▶ _Aim_
Only the lines from the one with "spoon = make_spoon_arm(servers, silver)" through the one with "for body, members" are to be restated, word for word, with both of them included.

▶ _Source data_

══════════

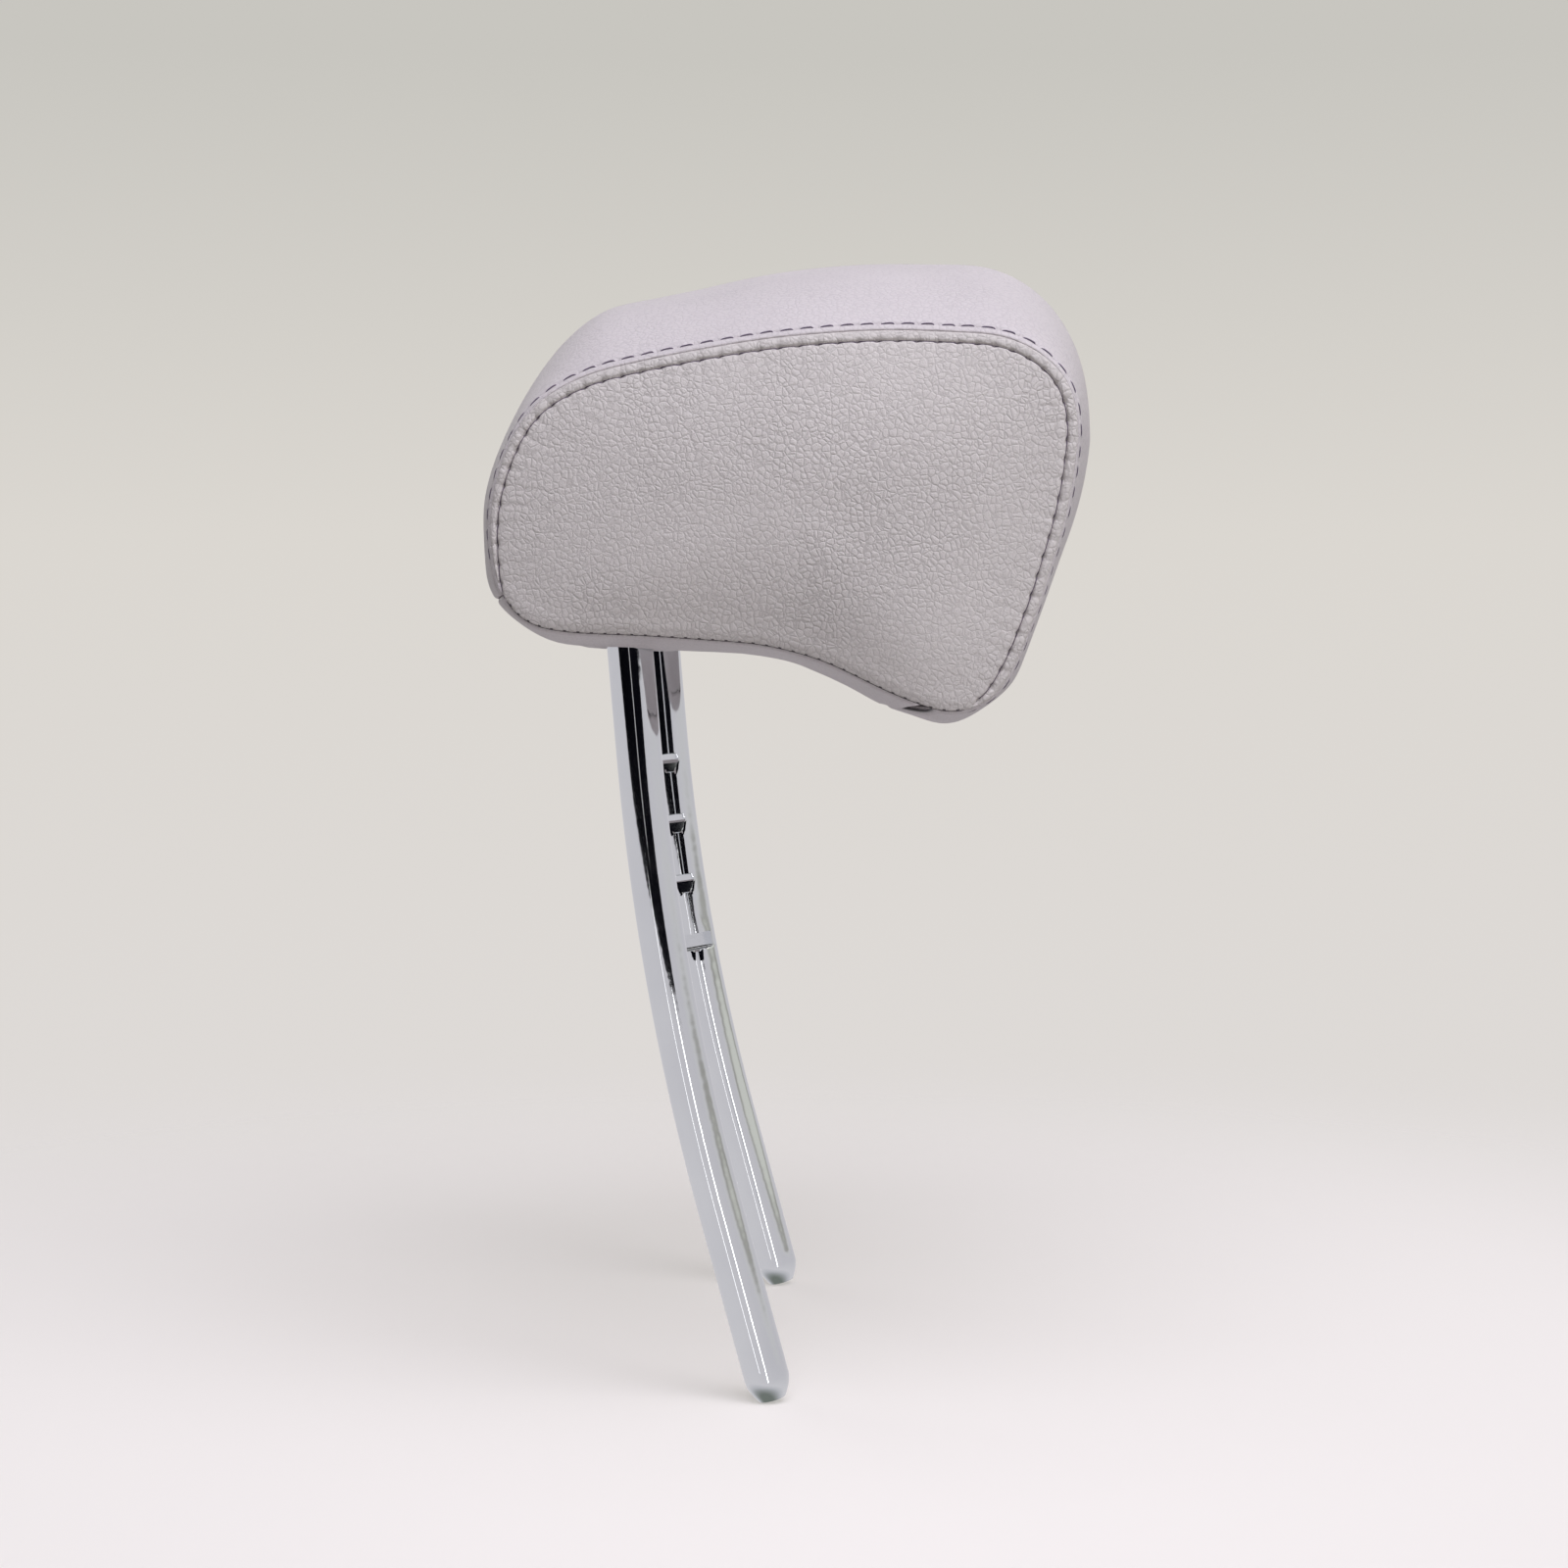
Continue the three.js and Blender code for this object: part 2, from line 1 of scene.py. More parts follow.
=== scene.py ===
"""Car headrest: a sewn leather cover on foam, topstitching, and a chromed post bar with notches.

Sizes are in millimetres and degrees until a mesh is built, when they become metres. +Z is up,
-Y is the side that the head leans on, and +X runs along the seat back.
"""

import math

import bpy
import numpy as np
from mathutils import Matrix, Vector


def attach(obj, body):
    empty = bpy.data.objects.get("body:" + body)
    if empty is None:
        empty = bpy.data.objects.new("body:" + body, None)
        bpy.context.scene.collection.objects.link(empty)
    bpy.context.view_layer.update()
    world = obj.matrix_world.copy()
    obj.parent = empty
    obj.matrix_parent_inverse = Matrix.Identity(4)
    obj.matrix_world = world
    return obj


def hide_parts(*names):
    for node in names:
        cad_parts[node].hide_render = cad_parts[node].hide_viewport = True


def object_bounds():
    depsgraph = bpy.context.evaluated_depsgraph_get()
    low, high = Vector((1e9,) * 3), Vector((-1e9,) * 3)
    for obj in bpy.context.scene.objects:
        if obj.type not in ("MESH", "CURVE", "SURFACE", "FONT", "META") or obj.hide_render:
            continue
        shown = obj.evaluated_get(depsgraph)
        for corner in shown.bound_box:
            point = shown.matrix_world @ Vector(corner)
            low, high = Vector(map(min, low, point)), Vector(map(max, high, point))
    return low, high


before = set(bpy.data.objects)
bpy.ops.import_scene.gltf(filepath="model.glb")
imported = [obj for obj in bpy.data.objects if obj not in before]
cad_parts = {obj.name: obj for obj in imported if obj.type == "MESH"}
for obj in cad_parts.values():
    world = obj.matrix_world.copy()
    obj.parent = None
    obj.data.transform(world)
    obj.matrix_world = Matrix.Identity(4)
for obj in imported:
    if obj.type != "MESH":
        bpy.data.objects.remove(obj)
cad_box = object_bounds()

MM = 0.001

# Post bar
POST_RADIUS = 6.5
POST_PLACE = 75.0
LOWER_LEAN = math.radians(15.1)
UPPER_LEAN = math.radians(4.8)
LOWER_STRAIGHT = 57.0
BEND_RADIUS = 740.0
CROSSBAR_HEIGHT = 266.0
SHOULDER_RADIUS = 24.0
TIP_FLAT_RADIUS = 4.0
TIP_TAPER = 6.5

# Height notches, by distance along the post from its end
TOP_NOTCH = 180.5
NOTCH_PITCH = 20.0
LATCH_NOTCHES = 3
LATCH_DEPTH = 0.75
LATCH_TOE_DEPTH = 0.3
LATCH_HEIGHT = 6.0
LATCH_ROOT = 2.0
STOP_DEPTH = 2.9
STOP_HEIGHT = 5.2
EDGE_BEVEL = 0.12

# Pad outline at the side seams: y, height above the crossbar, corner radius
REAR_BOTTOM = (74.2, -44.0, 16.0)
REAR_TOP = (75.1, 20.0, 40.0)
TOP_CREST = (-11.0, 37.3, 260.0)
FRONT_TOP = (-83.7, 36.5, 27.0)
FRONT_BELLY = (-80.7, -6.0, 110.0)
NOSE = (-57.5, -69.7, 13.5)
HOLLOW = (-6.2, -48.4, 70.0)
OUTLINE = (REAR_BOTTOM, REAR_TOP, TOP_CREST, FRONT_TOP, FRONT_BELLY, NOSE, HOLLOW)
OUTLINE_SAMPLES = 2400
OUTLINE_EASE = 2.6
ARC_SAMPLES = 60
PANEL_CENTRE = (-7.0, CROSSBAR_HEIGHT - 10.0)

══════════

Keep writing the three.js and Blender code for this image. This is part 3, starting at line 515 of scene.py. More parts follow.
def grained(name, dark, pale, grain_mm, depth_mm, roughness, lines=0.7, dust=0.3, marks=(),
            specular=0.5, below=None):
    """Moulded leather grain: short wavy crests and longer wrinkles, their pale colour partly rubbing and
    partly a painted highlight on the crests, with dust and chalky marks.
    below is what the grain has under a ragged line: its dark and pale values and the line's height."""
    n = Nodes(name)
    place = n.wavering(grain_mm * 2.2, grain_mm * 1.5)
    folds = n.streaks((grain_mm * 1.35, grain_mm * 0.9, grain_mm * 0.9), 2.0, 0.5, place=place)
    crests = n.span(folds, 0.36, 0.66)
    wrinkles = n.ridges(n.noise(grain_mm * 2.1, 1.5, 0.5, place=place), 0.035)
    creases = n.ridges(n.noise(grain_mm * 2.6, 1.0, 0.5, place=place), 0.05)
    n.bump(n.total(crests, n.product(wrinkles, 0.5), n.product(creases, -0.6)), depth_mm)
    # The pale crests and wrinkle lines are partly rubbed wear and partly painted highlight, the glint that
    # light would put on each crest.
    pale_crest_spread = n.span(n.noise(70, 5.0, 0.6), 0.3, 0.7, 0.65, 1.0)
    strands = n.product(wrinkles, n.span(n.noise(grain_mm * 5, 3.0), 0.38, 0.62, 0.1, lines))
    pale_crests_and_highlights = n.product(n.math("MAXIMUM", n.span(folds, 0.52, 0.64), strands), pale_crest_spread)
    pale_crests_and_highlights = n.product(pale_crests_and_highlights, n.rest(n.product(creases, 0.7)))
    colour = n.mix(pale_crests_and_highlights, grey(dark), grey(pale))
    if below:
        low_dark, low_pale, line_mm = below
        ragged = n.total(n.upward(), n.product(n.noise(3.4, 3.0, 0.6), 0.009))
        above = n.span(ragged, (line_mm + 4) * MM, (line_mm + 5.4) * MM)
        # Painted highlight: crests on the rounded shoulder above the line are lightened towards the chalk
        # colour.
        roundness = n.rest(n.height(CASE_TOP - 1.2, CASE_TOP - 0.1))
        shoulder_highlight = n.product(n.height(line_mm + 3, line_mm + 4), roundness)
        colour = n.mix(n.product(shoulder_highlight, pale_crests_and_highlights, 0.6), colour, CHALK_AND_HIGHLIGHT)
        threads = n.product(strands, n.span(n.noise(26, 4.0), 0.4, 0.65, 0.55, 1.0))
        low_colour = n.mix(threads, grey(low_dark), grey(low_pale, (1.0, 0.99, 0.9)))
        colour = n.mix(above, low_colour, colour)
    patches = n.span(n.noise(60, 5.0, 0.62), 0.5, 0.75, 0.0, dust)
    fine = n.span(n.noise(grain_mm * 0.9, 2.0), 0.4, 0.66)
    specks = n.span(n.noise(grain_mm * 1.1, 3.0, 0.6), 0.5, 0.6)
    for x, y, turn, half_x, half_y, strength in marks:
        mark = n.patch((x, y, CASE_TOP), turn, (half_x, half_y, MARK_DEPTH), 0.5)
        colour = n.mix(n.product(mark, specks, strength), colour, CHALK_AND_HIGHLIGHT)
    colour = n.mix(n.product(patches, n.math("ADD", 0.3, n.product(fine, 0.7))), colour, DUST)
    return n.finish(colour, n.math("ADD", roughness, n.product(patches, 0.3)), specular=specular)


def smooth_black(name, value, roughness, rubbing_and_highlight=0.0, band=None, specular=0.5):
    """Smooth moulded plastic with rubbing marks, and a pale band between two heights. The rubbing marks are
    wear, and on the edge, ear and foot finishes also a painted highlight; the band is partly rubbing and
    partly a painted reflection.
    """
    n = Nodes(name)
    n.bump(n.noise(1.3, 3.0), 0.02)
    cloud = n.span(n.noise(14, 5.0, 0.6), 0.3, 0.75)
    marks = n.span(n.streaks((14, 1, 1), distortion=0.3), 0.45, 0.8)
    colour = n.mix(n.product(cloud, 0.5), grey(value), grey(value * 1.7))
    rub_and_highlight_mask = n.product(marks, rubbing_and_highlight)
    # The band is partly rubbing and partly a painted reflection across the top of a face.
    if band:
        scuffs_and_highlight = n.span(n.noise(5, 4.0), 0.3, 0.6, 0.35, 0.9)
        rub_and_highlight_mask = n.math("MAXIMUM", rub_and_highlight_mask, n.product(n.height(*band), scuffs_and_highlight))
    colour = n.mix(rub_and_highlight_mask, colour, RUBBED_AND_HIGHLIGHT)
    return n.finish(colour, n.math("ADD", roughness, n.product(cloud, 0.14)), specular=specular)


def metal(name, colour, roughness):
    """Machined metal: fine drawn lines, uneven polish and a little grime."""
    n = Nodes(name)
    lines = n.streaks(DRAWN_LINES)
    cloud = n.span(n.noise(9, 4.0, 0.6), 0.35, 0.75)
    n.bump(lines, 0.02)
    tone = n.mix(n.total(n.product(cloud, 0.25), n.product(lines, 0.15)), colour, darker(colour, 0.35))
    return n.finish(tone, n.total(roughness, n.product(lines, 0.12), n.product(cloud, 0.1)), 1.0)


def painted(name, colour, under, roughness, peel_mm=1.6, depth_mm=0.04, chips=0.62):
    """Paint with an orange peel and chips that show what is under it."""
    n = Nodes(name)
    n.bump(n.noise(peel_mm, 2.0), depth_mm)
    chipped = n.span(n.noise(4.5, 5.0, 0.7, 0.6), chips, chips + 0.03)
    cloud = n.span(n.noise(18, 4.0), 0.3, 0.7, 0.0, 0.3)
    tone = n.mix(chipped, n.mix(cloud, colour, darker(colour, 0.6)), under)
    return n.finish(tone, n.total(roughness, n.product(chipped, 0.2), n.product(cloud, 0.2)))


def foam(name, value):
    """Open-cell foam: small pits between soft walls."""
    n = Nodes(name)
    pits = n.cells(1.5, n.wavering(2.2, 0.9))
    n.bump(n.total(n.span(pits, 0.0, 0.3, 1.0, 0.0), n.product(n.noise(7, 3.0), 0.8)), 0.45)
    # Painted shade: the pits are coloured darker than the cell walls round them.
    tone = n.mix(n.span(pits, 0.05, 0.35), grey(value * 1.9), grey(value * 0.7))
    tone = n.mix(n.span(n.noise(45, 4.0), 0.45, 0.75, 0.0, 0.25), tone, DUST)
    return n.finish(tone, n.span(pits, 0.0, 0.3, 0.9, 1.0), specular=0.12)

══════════

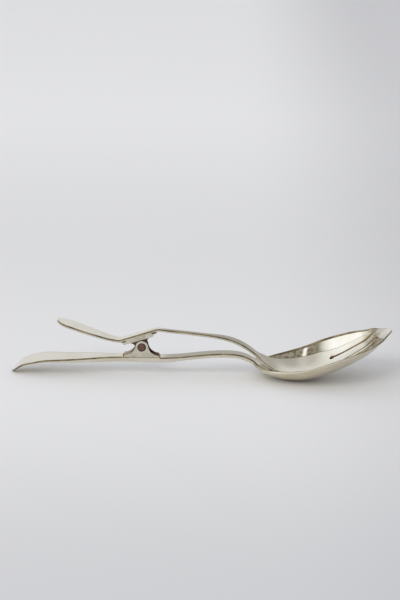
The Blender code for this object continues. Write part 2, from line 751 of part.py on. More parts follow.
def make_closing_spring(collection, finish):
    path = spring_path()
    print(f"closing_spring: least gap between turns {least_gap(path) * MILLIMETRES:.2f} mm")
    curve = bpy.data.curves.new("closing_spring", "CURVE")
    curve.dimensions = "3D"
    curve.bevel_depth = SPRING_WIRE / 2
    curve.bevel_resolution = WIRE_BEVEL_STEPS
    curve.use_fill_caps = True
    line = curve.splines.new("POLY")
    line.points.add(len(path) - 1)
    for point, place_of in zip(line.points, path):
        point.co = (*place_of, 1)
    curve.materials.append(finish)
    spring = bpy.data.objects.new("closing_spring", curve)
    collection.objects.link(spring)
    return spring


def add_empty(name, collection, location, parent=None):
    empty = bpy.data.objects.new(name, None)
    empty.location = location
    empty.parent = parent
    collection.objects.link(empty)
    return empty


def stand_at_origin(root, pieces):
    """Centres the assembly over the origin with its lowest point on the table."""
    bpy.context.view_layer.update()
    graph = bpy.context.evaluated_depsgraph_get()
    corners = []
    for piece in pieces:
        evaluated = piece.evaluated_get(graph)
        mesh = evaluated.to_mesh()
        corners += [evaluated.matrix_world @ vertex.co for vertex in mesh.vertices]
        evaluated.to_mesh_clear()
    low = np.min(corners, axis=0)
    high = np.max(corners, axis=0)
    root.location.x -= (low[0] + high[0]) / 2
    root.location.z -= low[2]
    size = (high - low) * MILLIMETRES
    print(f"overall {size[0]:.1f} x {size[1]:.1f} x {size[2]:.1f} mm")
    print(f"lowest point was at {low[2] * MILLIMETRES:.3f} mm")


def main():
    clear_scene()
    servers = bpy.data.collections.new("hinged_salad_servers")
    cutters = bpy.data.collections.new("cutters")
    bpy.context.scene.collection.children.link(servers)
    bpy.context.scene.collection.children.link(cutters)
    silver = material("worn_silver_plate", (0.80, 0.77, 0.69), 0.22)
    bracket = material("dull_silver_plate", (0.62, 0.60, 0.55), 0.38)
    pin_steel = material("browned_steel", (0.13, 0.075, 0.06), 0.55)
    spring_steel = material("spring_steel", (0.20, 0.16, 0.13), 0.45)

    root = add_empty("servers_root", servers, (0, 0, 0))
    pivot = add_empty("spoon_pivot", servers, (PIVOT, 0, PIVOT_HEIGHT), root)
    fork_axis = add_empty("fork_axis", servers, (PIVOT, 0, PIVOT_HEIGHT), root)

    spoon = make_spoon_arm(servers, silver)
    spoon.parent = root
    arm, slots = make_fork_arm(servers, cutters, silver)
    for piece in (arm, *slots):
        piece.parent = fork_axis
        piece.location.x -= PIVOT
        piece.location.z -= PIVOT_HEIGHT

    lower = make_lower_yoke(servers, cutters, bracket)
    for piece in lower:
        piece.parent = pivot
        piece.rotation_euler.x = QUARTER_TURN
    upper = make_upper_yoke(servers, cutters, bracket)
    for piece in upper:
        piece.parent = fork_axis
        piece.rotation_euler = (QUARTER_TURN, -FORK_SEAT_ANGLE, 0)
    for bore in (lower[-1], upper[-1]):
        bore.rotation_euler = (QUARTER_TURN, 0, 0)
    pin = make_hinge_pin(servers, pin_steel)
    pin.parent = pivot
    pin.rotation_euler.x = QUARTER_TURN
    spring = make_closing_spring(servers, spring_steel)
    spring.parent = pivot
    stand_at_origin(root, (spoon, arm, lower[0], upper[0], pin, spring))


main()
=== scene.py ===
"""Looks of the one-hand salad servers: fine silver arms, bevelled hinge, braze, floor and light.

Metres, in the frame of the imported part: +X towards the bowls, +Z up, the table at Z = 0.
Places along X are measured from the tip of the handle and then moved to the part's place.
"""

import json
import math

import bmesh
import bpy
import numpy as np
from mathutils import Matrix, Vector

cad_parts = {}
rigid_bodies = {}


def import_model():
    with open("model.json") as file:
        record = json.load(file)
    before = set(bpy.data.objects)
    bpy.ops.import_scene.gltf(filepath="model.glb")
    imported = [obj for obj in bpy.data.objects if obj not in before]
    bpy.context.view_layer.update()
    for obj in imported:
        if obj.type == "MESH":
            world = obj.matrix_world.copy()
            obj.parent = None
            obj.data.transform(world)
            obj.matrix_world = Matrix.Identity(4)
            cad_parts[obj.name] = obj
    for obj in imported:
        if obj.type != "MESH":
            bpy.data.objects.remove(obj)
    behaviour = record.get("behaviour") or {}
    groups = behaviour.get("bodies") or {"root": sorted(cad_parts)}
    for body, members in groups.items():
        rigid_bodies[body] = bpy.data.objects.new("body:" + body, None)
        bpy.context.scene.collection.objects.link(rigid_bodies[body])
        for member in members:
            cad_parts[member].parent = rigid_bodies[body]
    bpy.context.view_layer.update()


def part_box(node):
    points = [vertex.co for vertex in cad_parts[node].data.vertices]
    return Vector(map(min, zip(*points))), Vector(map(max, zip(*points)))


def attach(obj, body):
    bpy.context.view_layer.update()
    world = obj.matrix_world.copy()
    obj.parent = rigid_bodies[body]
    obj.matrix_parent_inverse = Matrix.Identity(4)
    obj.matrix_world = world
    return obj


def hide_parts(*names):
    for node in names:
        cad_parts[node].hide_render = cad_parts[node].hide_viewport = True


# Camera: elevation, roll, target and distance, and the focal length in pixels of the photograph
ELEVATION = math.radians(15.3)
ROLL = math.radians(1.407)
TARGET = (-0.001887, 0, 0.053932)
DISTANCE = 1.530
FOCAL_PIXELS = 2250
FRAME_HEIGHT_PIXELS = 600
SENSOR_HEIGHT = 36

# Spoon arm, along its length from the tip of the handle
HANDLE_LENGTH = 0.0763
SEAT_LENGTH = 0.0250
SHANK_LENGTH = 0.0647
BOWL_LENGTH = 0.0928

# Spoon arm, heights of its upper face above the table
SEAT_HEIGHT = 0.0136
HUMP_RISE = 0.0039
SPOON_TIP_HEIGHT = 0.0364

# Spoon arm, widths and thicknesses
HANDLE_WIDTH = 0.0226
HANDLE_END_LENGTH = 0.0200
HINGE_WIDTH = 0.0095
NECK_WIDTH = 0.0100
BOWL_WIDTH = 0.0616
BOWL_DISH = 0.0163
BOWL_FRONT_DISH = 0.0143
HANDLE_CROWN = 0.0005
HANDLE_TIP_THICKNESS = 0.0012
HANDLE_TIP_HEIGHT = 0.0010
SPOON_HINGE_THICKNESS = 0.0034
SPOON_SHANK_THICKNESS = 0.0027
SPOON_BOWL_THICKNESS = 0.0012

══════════

▶ _The output_
    spoon = make_spoon_arm(servers, silver)
    spoon.parent = root
    arm, slots = make_fork_arm(servers, cutters, silver)
    for piece in (arm, *slots):
        piece.parent = fork_axis
        piece.location.x -= PIVOT
        piece.location.z -= PIVOT_HEIGHT

    lower = make_lower_yoke(servers, cutters, bracket)
    for piece in lower:
        piece.parent = pivot
        piece.rotation_euler.x = QUARTER_TURN
    upper = make_upper_yoke(servers, cutters, bracket)
    for piece in upper:
        piece.parent = fork_axis
        piece.rotation_euler = (QUARTER_TURN, -FORK_SEAT_ANGLE, 0)
    for bore in (lower[-1], upper[-1]):
        bore.rotation_euler = (QUARTER_TURN, 0, 0)
    pin = make_hinge_pin(servers, pin_steel)
    pin.parent = pivot
    pin.rotation_euler.x = QUARTER_TURN
    spring = make_closing_spring(servers, spring_steel)
    spring.parent = pivot
    stand_at_origin(root, (spoon, arm, lower[0], upper[0], pin, spring))


main()
=== scene.py ===
"""Looks of the one-hand salad servers: fine silver arms, bevelled hinge, braze, floor and light.

Metres, in the frame of the imported part: +X towards the bowls, +Z up, the table at Z = 0.
Places along X are measured from the tip of the handle and then moved to the part's place.
"""

import json
import math

import bmesh
import bpy
import numpy as np
from mathutils import Matrix, Vector

cad_parts = {}
rigid_bodies = {}


def import_model():
    with open("model.json") as file:
        record = json.load(file)
    before = set(bpy.data.objects)
    bpy.ops.import_scene.gltf(filepath="model.glb")
    imported = [obj for obj in bpy.data.objects if obj not in before]
    bpy.context.view_layer.update()
    for obj in imported:
        if obj.type == "MESH":
            world = obj.matrix_world.copy()
            obj.parent = None
            obj.data.transform(world)
            obj.matrix_world = Matrix.Identity(4)
            cad_parts[obj.name] = obj
    for obj in imported:
        if obj.type != "MESH":
            bpy.data.objects.remove(obj)
    behaviour = record.get("behaviour") or {}
    groups = behaviour.get("bodies") or {"root": sorted(cad_parts)}
    for body, members in groups.items():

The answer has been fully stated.